Vielleicht liegt es daran, dass Europa mit Blick auf China uneinig ist. Kürzlich besuchten Emmanuel Macron, Ursula von der Leyen und Annalena Baerbock China. Bei den Besuchen wurde deutlich, dass man nicht wirklich mit einer Stimme spricht. Woran liegt das?

Es gibt in Europa keine einheitliche China-Strategie. Wenn von der Leyen, Baerbock und Macron fast zeitgleich nach Peking reisen und jede und jeder bei dem Besuch unterschiedliche Themen anspricht und auch damit Eigeninteressen verfolgen, müssen wir uns nicht wundern, wenn die Europäische Union für China kein einheitlich ernstzunehmender Faktor ist. Das ist eine große Sorge von mir: Wenn wir mit der Volksrepublik auf Augenhöhe sprechen möchten, dann braucht es eine geschlossene EU als Gesprächspartner. 450 Millionen Menschen in 27 Ländern, die den reichsten Markt der Welt bilden, sind stärker als jedes einzelne Land alleine.

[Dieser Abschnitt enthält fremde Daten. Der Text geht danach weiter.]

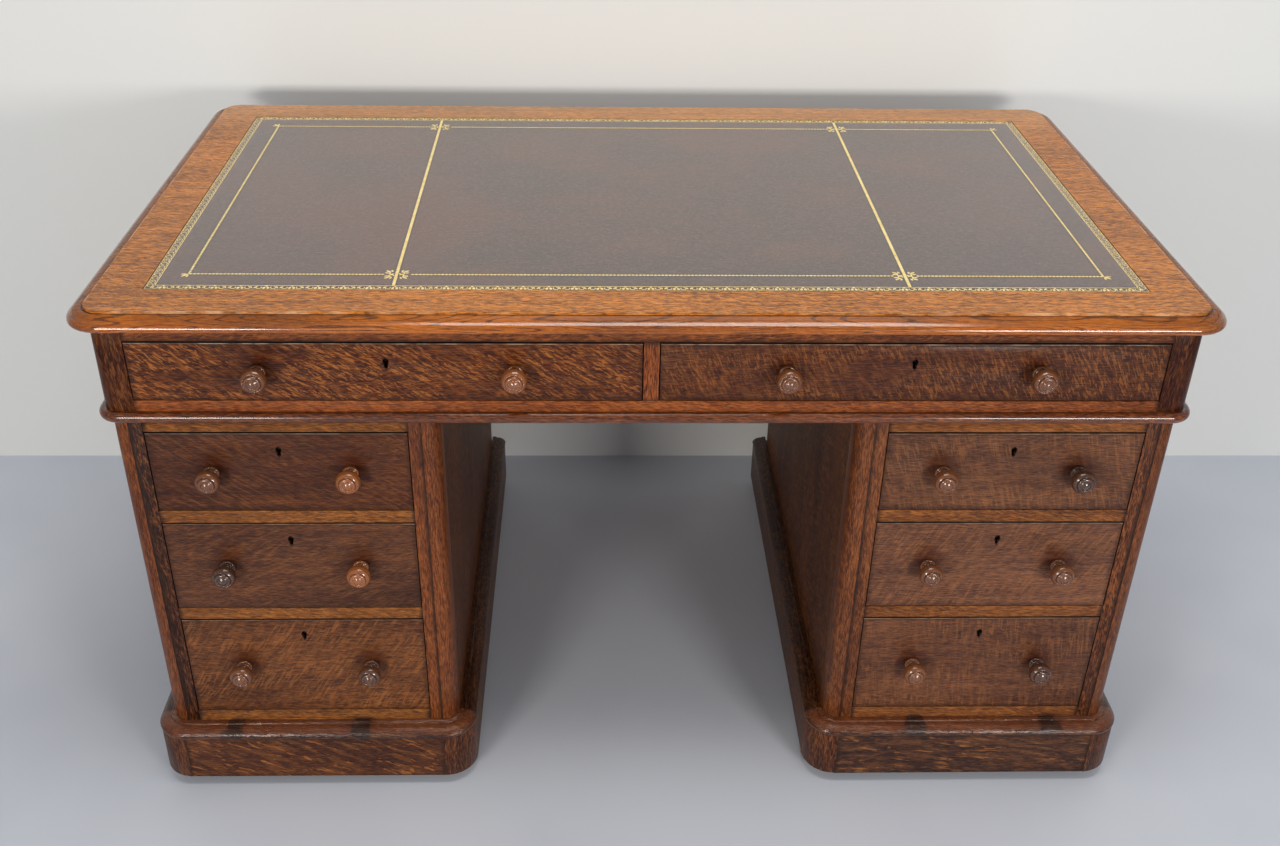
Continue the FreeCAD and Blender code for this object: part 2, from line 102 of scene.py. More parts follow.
def tint(tree, share, first, second):
    """The first colour, with a share of the second laid over it."""
    sockets = {0: share, 6: first, 7: second}
    return add(tree, "Mix", sockets, data_type="RGBA", clamp_factor=True).outputs[2]


paint, tree, shader = new_finish("floor_paint")
place = add(tree, "TexCoord").outputs["Object"]
mottle = cloud(tree, place, (1.1, 1.1, 1.1), 4.0)
shade = tint(tree, fade(tree, mottle, 0.35, 0.65), srgb(194, 199, 210), srgb(204, 209, 219))
tree.links.new(shade, shader.inputs["Base Color"])
shader.inputs["Roughness"].default_value = 0.6
floor.data.materials.append(paint)

plaster, tree, shader = new_finish("wall_paint")
shader.inputs["Base Color"].default_value = srgb(238, 239, 237)
shader.inputs["Roughness"].default_value = 0.8
back = add(tree, "NewGeometry").outputs["Backfacing"]
clear = add(tree, "BsdfTransparent").outputs[0]
mixed = add(tree, "MixShader", {0: back, 1: shader.outputs[0], 2: clear}).outputs[0]
tree.links.new(mixed, tree.nodes["Material Output"].inputs["Surface"])
wall.data.materials.append(plaster)

sky = bpy.data.worlds.new("studio")
bpy.context.scene.world = sky
sky.use_nodes = True
sky.node_tree.nodes["Background"].inputs["Color"].default_value = srgb(232, 238, 246)
sky.node_tree.nodes["Background"].inputs["Strength"].default_value = 0.38


def lamp(name, place, aim, wide, high, power, colour):
    """A soft rectangular lamp at place, turned to aim."""
    bpy.ops.object.light_add(type="AREA", location=place)
    made = bpy.context.object
    made.name = name
    made.rotation_euler = (Vector(aim) - Vector(place)).to_track_quat("-Z", "Y").to_euler()
    made.data.shape = "RECTANGLE"
    made.data.size = wide
    made.data.size_y = high
    made.data.energy = power
    made.data.color = colour[:3]


lamp("overhead", (0.2, -0.6, 3.0), (0, 0.1, 0.5), 1.5, 0.7, 27, srgb(255, 250, 242))
lamp("left_front", (-1.28, -2.5, 0.95), (-0.3, -0.3, 0.5), 0.66, 0.42, 26, srgb(255, 248, 238))
lamp("right_front", (1.31, -2.5, 0.95), (0.3, -0.3, 0.5), 0.68, 0.42, 27, srgb(255, 250, 244))

bpy.ops.object.camera_add(location=(-0.0711, -1.7774, 1.4709))
camera = bpy.context.object
camera.rotation_euler = (math.radians(59.264), math.radians(-0.7375), math.radians(-1.1464))
camera.data.lens = 37.672
camera.data.sensor_width = 36.0
camera.data.sensor_fit = "HORIZONTAL"
camera.data.shift_x = 0.01233
camera.data.shift_y = -0.01317
bpy.context.scene.camera = camera
bpy.context.scene.view_settings.view_transform = "Standard"

# The top: a solid oak board with a moulded edge and round corners, laid over the frieze. Its oak is
# fumed and waxed, so the flat is tan, the edge is redder, and the arris between them is worn light.


def maths(tree, how, first, second=0.0, third=0.0):
    """One step of arithmetic on numbers or sockets."""
    return add(tree, "Math", {0: first, 1: second, 2: third}, operation=how).outputs[0]


def off(tree, value, middle):
    """How far value lies from middle, to either side."""
    return maths(tree, "ABSOLUTE", maths(tree, "SUBTRACT", value, middle))


def squares(tree, first, second):
    """The sum of two squares, which is the square of a distance."""
    return maths(tree, "ADD", maths(tree, "MULTIPLY", first, first), maths(tree, "MULTIPLY", second, second))


def shaded(colour, shares):
    """A darker colour, with its red, green and blue each taken at a share."""
    return tuple(c * share for c, share in zip(colour, shares)) + (1.0,)


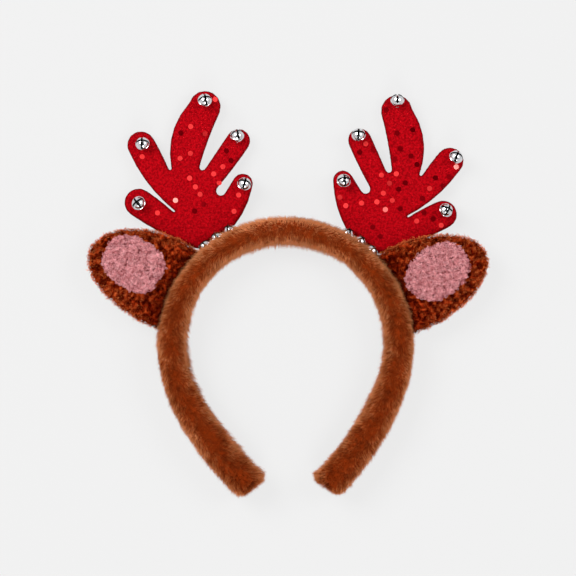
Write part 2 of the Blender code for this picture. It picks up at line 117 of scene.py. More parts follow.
def sleeve(leg, distance, turn):
    """Points on the outside of the pile, their normals, headings and outward shares."""
    length = leg_length(leg)
    past = np.clip((distance - length) / END_ROUNDING, 0, 1)
    full = (1 - past**2) ** (END_FULLNESS / 2)
    line, outward, heading = hoop_line(leg, distance)
    half_width = HOOP_WIDTH / 2 * np.interp(distance / length, WIDTH_PLACES, WIDTH_SHARES)
    half_depth = HOOP_DEPTH / 2
    power = 2 / HOOP_ROUNDNESS
    out = np.copysign(np.abs(np.cos(turn)) ** power, np.cos(turn))
    up = np.copysign(np.abs(np.sin(turn)) ** power, np.sin(turn))
    slope = HOOP_ROUNDNESS - 1
    normal_out = np.copysign(np.abs(out) ** slope, out) / half_width
    normal_up = np.copysign(np.abs(up) ** slope, up) / half_depth
    size = np.hypot(normal_out, normal_up)
    up = np.clip(up / HOOP_FLAT, -1, 1)
    from_seam = np.abs((turn % (2 * np.pi)) - np.pi)
    seam = SEAM_DEPTH * bump(from_seam, 0, SEAM_SPREAD)
    rise = np.array((0, 0, 1.0))
    point = line + (out * half_width + seam)[:, None] * full[:, None] * outward
    point += half_depth * (1 + up * full)[:, None] * rise
    normal = (normal_out / size)[:, None] * outward + (normal_up / size)[:, None] * rise
    normal = unit(normal * np.sqrt(1 - past**2)[:, None] + heading * past[:, None])
    return point, normal, heading, out


def linked(name, data):
    """Object of the data, linked to the scene."""
    item = bpy.data.objects.new(name, data)
    scene.collection.objects.link(item)
    return item


def mark(mesh, name, values):
    """A named number on each point of a mesh, for its material to read."""
    data = mesh.attributes.new(name, "FLOAT", "POINT").data
    data.foreach_set("value", np.asarray(values, dtype=np.float32).ravel())


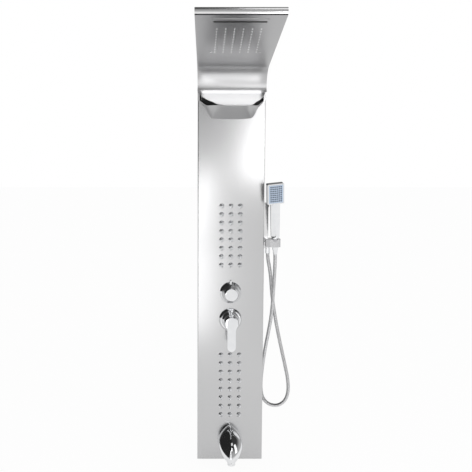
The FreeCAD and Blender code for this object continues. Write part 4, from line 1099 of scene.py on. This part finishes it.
hose_line = hose_centreline()
path = [vertex.co.copy() for vertex in hose_line.vertices]
hose_length = sum((after - before).length for before, after in zip(path, path[1:]))
print("hose: %.3f m along its line, %d points" % (hose_length, len(path)))

# %% The ribbed tube
def build_hose_tree():
    """A tube along a line, drawn in a little at each groove between ribs."""
    tree, steps, given = start_tree("ribbed_hose", {
        "Geometry": "Geometry", "Diameter": "Float", "Rib pitch": "Float",
        "Rib depth": "Float", "Step": "Float", "Sides": "Int", "Finish": "Material"})
    line = steps.node("GeometryNodeMeshToCurve", None, {"Mesh": given["Geometry"]})
    line = steps.node("GeometryNodeResampleCurve", {"mode": "LENGTH"}, {
        "Curve": line, "Length": given["Step"]})
    along = steps.node("GeometryNodeSplineParameter", output=1)
    wave = (along * math.pi).sum("DIVIDE", given["Rib pitch"]).sum("SINE").sum("ABSOLUTE")
    groove = (1.0 - wave) ** 2.0
    ring = steps.node("GeometryNodeCurvePrimitiveCircle", None, {
        "Resolution": given["Sides"], "Radius": given["Diameter"] * 0.5})
    tube = steps.node("GeometryNodeCurveToMesh", None, {
        "Curve": line, "Profile Curve": ring, "Scale": 1.0 - groove * given["Rib depth"],
        "Fill Caps": True})
    tube = steps.node("GeometryNodeSetShadeSmooth", None, {"Geometry": tube})
    return end_tree(tree, steps.node("GeometryNodeSetMaterial", None, {
        "Geometry": tube, "Material": given["Finish"]}))


hose = run_tree("shower_hose_ribbed", build_hose_tree(), {
    "Diameter": hose_diameter, "Rib pitch": 3.2 * mm, "Rib depth": 0.16, "Step": 0.4 * mm,
    "Sides": 14, "Finish": hose_metal}, hose_line)
print("hose mesh:", len(hose.data.polygons), "faces")
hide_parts("shower_hose")
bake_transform(hose)

# %% Templates leave the scene
for model in (jet_ring, jet_tip, rain_nozzle, face_nozzle):
    bpy.data.objects.remove(model)

# %% [markdown]
# ## The CAD's box
#
# The box of the CAD is printed at the end.

# %% The CAD's box
print("cad box   ", cad_box)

Besonders Außenministerin Baerbock wurde teilweise für ihre scharfe Rhetorik in Peking kritisiert. Müsste sie ihr Amt diplomatischer ausüben, oder sind gerade deutliche Worte wichtig in dieser Krise?

Man kann und muss mit China sehr offen reden. Aber das ändert nichts an der Tatsache, dass China eine Großmacht ist, die mit ihren 1,4 Milliarden Menschen ein bedeutender ökonomischer, politischer und auch ökologischer Faktor in der Welt ist. Bei aller offenen Kritik wird man trotzdem mit Peking zusammenarbeiten müssen.

Eventuell ist es auch ein strategischer Zweiklang, dass Kanzler Olaf Scholz gemäßigt auftritt und Außenministerin Baerbock mit schärferer Rhetorik.

Bundeskanzler Scholz bestimmt die Linie der Bundesregierung und ich sehe nicht, dass Außenministerin Baerbock gegen diese Linie operiert.

Vielen Dank für das Gespräch, Herr Schulz.